The server market is stabilizing after two years of decline research firm IDC declared yesterday. However, competition remains fierce, with Unix-based machines losing ground to Linux and Windows-based boxes and Dell Computer the only company to increase revenues.

IDC found that worldwide server revenues in the third quarter were $10.6bn, stable compared to the previous quarter but down 5.6% on the previous year. However, that fall represented the smallest year on year decline in the sector since it went into decline two years ago.

IDC found the strongest growth in the entry lever server market, where sales were up 5% both sequentially and on the year. At the same time, Linux machines grew 26.7% year on year, while Windows servers grew 3.2%, largely on the back of Intel-based shipments. Unix servers slipped 10% on the year. Standard Intel-based boxes now account for 40% of the market, three points up on last year. HP took 32.8% of this sector, followed by Dell with 21.9%.

HP also dominated the Unix sector, with 32.9%. Sun, the traditional leader, slipped to number two with 30.4%. However, IDC pointed out that this was partly due to Sun's fiscal year dates, and HP's stable Intel/Unix business. The number one Unix spot will be up for grabs over the coming quarters IDC predicted.

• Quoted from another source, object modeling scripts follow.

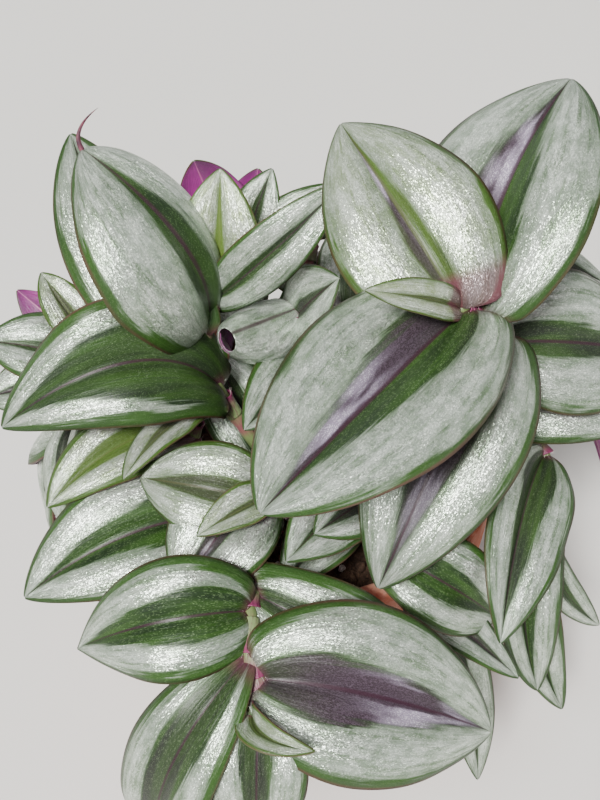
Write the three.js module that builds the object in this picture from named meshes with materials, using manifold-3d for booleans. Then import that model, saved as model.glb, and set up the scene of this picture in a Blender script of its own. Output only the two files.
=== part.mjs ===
// Potted zebra-striped tradescantia: a round clay pot, its potting soil, and leafy stems.
// Millimetres, +Z up. The origin is the centre of the pot's underside, and the front is -Y.
import * as THREE from 'three';
import { mergeVertices } from 'three/addons/utils/BufferGeometryUtils.js';
import Module from 'manifold-3d';

const wasm = await Module();
wasm.setup();

// ---------------------------------------------------------------- driving dimensions
const POT_HEIGHT = 90;
const POT_BASE_RADIUS = 36;
const POT_RIM_RADIUS = 51.5;
const POT_WALL = 4;
const RIM_BAND_HEIGHT = 23; // the thicker collar round the top
const RIM_BAND_STEP = 4; // how far the collar stands out of the wall
const POT_FLOOR = 6;
const POT_EDGE = 1.5; // rounding of the foot and the rim
const BAND_BOTTOM = POT_HEIGHT - RIM_BAND_HEIGHT;
// The inside of the pot, as radius and height: at the floor, under the collar and at the rim.
const POT_INSIDE = [
  [POT_BASE_RADIUS - POT_WALL + 1, POT_FLOOR],
  [POT_RIM_RADIUS - RIM_BAND_STEP - POT_WALL, BAND_BOTTOM],
  [POT_RIM_RADIUS - POT_WALL - 1, POT_HEIGHT - POT_EDGE],
];
const DRAIN_HOLES = 4;
const DRAIN_RADIUS = 4;
const DRAIN_RING_RADIUS = 18;
const DRAIN_SIDES = 16;
const ROUND_SIDES = 36; // facets round the pot and the soil

const SOIL_TOP = 78; // where the soil meets the pot
const SOIL_CROWN = 4; // how much higher it is in the middle
const SOIL_FLAT_RADIUS = 30; // outside it the soil falls faster to the wall
const SEAT_GAP = 0.3; // clearance under the soil
const SIDE_GAP = 0.4; // clearance between the soil and the wall

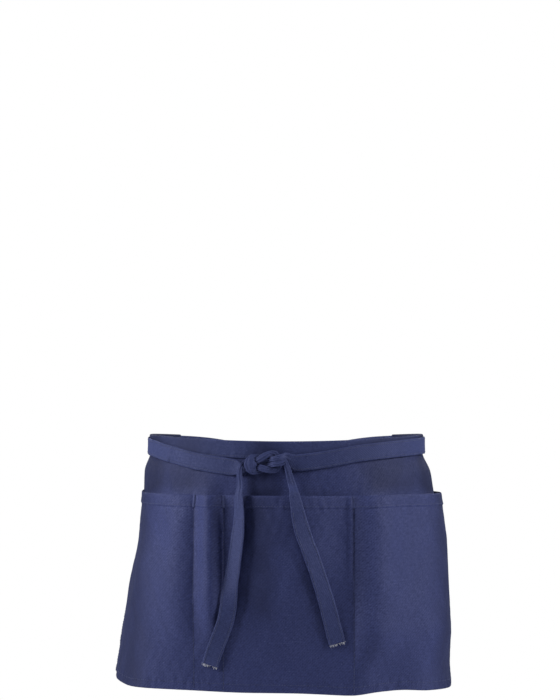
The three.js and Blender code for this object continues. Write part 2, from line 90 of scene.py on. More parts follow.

IBM took the top spot, with sales of $3.2bn, down 0.4% on the previous year. This gave it 29.75% market share, compared to 28.2% a year ago. HP had sales of $2.9bn, down 15.8% on the year. The figures include the former Compaq business, and some allowance must be made for eradication of overlap following the merger. Nevertheless, its share slipped from 30.5% to 27.19%.

Sun Microsystems turned in sales of $1.3bn, down 3.4% on the year, and saw its share rise from 11.8% to 12.1%. Dell was the only top five vendor to show tangible growth, with sales up 7.5% to $920m. Its share was up from 7.63% last year to 8.7%. Fujitsu had sales of $413m, down 4.6% on the year, but its share crept up from 3.86% to 3.9%.